__WHAT YOU NEED TO DO__:
Beginning with the first line of the entries below, quote each line until you reach and include the line with "mat_cap, 0.3, angle=28, whole=False)".

__EXERCISE DATA__:

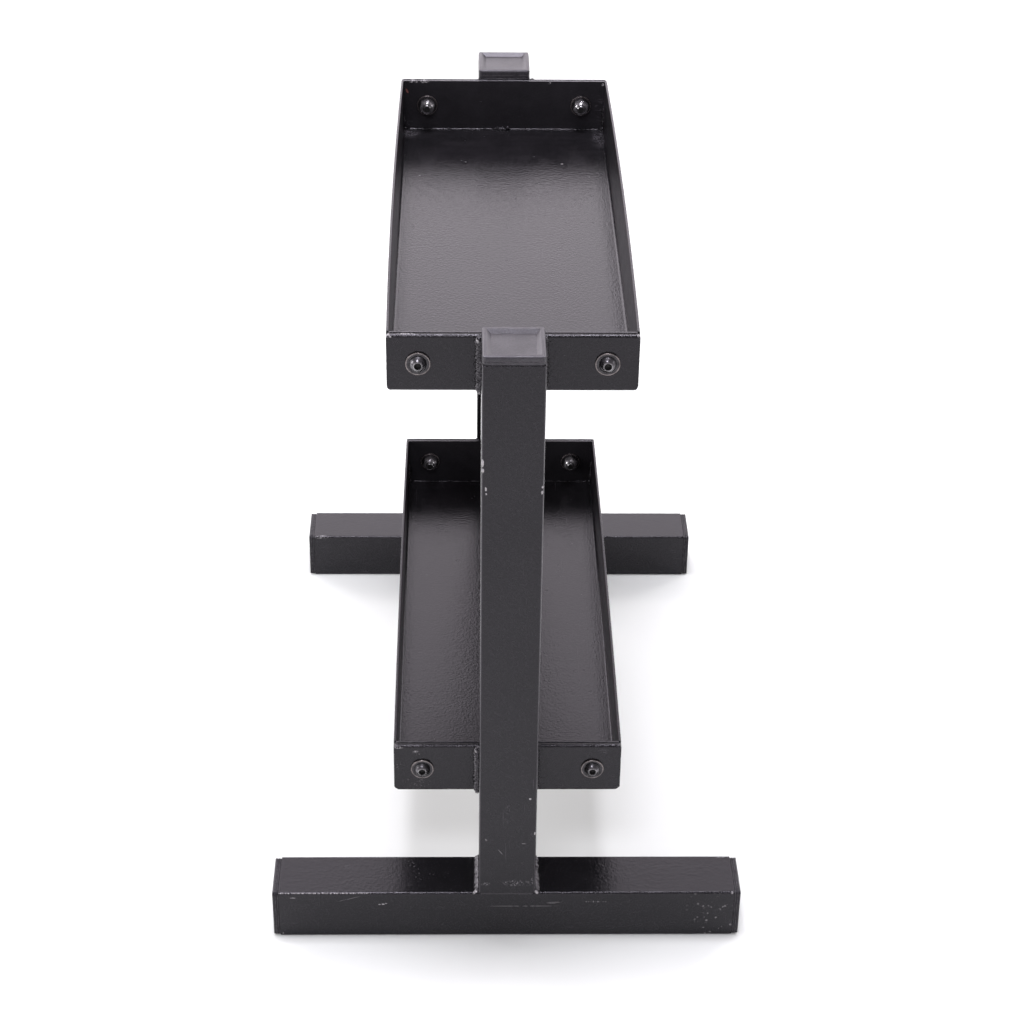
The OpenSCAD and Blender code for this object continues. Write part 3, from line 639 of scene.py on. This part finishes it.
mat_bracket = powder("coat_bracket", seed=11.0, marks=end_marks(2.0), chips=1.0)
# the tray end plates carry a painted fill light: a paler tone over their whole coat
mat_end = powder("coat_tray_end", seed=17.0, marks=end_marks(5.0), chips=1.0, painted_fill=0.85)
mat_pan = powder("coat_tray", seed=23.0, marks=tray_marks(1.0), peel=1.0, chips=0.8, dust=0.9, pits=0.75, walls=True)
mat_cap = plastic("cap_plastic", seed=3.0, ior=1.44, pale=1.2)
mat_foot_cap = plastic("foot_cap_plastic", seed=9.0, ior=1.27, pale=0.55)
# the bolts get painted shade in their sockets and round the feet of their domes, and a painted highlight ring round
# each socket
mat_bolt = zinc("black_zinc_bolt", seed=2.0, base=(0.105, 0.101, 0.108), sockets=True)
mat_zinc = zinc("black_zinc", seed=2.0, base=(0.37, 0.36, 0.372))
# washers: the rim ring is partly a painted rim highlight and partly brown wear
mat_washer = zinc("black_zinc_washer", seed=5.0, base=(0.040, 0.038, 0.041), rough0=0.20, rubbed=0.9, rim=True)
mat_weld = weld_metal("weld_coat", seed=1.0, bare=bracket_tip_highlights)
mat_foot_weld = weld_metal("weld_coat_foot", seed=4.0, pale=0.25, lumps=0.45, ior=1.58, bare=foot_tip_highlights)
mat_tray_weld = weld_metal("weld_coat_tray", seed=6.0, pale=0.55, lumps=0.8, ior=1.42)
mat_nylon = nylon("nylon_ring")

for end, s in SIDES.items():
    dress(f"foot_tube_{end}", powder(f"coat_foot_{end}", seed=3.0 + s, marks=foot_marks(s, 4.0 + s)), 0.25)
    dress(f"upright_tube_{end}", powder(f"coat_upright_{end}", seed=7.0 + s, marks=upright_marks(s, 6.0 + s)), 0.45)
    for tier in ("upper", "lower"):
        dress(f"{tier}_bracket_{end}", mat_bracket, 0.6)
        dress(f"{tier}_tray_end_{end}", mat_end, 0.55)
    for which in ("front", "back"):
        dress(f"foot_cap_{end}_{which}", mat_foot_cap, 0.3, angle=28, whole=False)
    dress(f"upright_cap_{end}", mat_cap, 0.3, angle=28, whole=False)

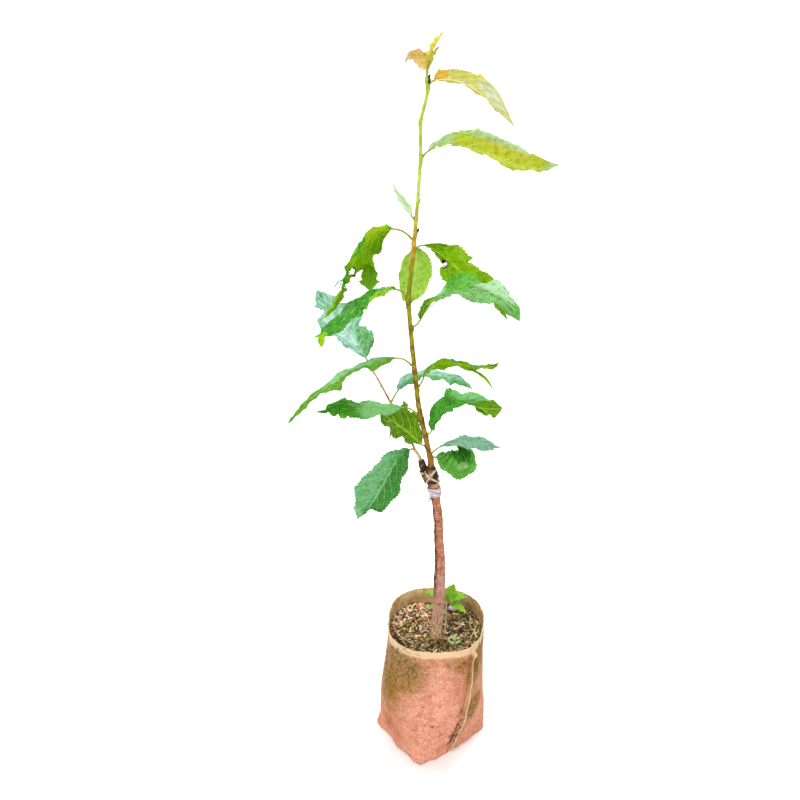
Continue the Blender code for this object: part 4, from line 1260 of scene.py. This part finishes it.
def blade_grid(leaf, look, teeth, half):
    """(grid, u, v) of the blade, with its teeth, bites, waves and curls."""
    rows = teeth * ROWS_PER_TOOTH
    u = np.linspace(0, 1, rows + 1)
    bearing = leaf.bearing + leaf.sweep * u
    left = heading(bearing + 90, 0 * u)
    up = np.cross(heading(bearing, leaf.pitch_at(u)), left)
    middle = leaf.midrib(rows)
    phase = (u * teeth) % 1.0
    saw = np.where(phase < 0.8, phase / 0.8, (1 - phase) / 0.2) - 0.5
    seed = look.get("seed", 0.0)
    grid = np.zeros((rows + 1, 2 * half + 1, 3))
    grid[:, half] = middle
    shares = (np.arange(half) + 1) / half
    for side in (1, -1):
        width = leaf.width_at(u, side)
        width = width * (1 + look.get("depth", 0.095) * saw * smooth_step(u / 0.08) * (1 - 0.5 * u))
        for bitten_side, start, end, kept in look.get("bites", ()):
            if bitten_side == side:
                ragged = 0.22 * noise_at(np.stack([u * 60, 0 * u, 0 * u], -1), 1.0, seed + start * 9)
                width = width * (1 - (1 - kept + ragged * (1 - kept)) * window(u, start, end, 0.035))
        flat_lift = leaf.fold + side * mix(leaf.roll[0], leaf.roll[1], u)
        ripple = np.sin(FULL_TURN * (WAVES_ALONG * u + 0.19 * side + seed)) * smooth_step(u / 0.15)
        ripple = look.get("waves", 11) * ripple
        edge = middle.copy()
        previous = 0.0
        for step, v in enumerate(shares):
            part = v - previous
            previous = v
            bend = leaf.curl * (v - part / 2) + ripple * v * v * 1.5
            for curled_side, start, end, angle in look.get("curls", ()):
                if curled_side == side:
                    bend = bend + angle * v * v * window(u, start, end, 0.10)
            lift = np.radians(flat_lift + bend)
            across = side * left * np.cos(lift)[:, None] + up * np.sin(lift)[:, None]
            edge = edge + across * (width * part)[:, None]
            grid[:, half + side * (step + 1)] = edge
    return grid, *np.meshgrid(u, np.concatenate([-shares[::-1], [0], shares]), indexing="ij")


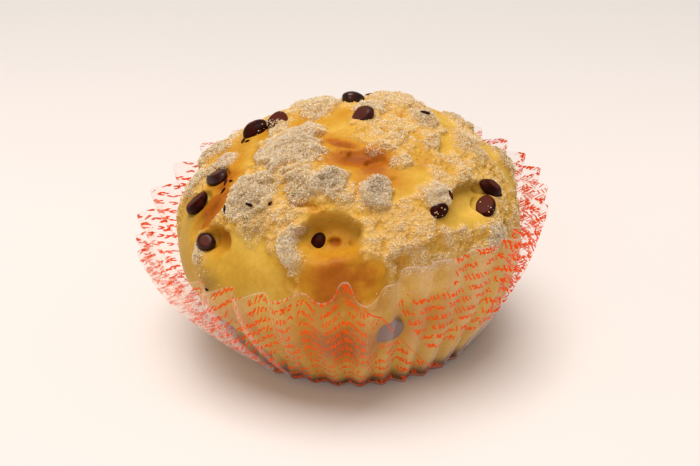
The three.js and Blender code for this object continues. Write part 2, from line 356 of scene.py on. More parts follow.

__FULL RESPONSE__:
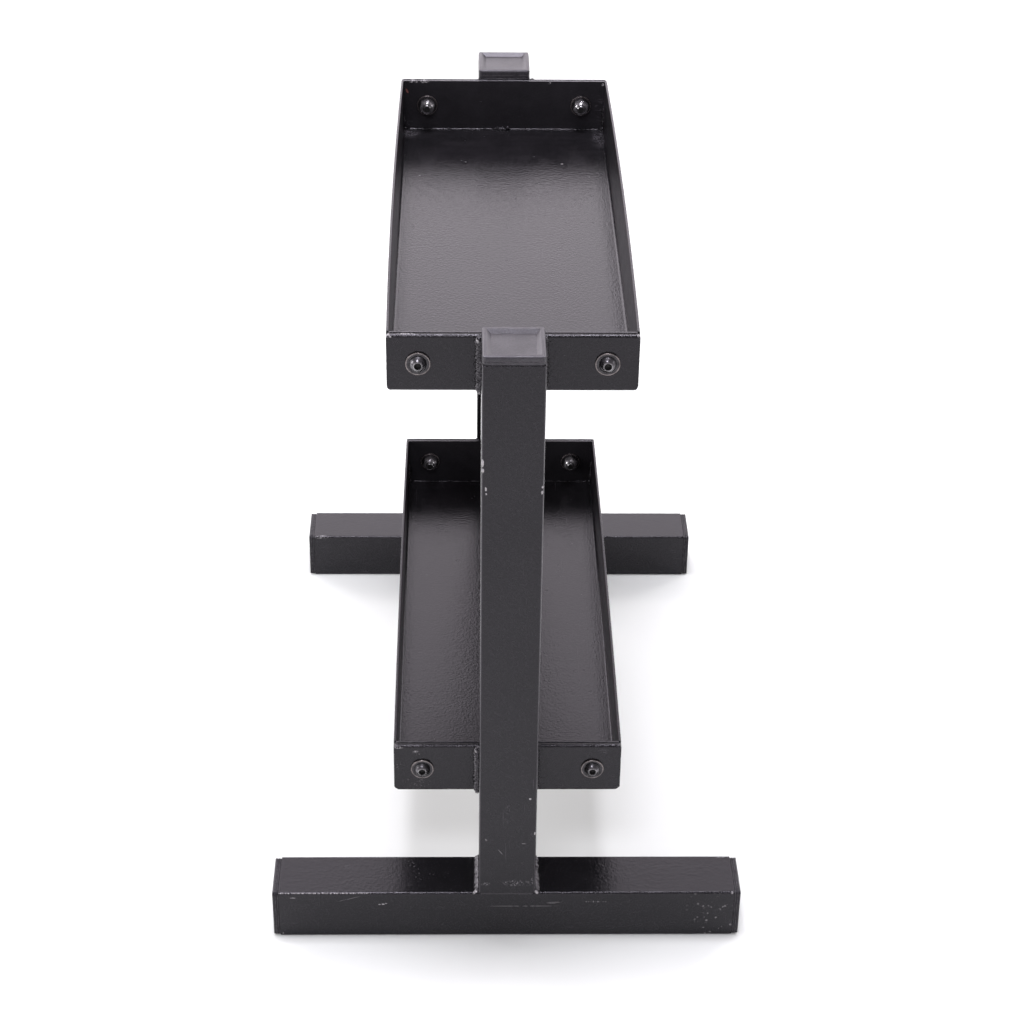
The OpenSCAD and Blender code for this object continues. Write part 3, from line 639 of scene.py on. This part finishes it.
mat_bracket = powder("coat_bracket", seed=11.0, marks=end_marks(2.0), chips=1.0)
# the tray end plates carry a painted fill light: a paler tone over their whole coat
mat_end = powder("coat_tray_end", seed=17.0, marks=end_marks(5.0), chips=1.0, painted_fill=0.85)
mat_pan = powder("coat_tray", seed=23.0, marks=tray_marks(1.0), peel=1.0, chips=0.8, dust=0.9, pits=0.75, walls=True)
mat_cap = plastic("cap_plastic", seed=3.0, ior=1.44, pale=1.2)
mat_foot_cap = plastic("foot_cap_plastic", seed=9.0, ior=1.27, pale=0.55)
# the bolts get painted shade in their sockets and round the feet of their domes, and a painted highlight ring round
# each socket
mat_bolt = zinc("black_zinc_bolt", seed=2.0, base=(0.105, 0.101, 0.108), sockets=True)
mat_zinc = zinc("black_zinc", seed=2.0, base=(0.37, 0.36, 0.372))
# washers: the rim ring is partly a painted rim highlight and partly brown wear
mat_washer = zinc("black_zinc_washer", seed=5.0, base=(0.040, 0.038, 0.041), rough0=0.20, rubbed=0.9, rim=True)
mat_weld = weld_metal("weld_coat", seed=1.0, bare=bracket_tip_highlights)
mat_foot_weld = weld_metal("weld_coat_foot", seed=4.0, pale=0.25, lumps=0.45, ior=1.58, bare=foot_tip_highlights)
mat_tray_weld = weld_metal("weld_coat_tray", seed=6.0, pale=0.55, lumps=0.8, ior=1.42)
mat_nylon = nylon("nylon_ring")

for end, s in SIDES.items():
    dress(f"foot_tube_{end}", powder(f"coat_foot_{end}", seed=3.0 + s, marks=foot_marks(s, 4.0 + s)), 0.25)
    dress(f"upright_tube_{end}", powder(f"coat_upright_{end}", seed=7.0 + s, marks=upright_marks(s, 6.0 + s)), 0.45)
    for tier in ("upper", "lower"):
        dress(f"{tier}_bracket_{end}", mat_bracket, 0.6)
        dress(f"{tier}_tray_end_{end}", mat_end, 0.55)
    for which in ("front", "back"):
        dress(f"foot_cap_{end}_{which}", mat_foot_cap, 0.3, angle=28, whole=False)
    dress(f"upright_cap_{end}", mat_cap, 0.3, angle=28, whole=False)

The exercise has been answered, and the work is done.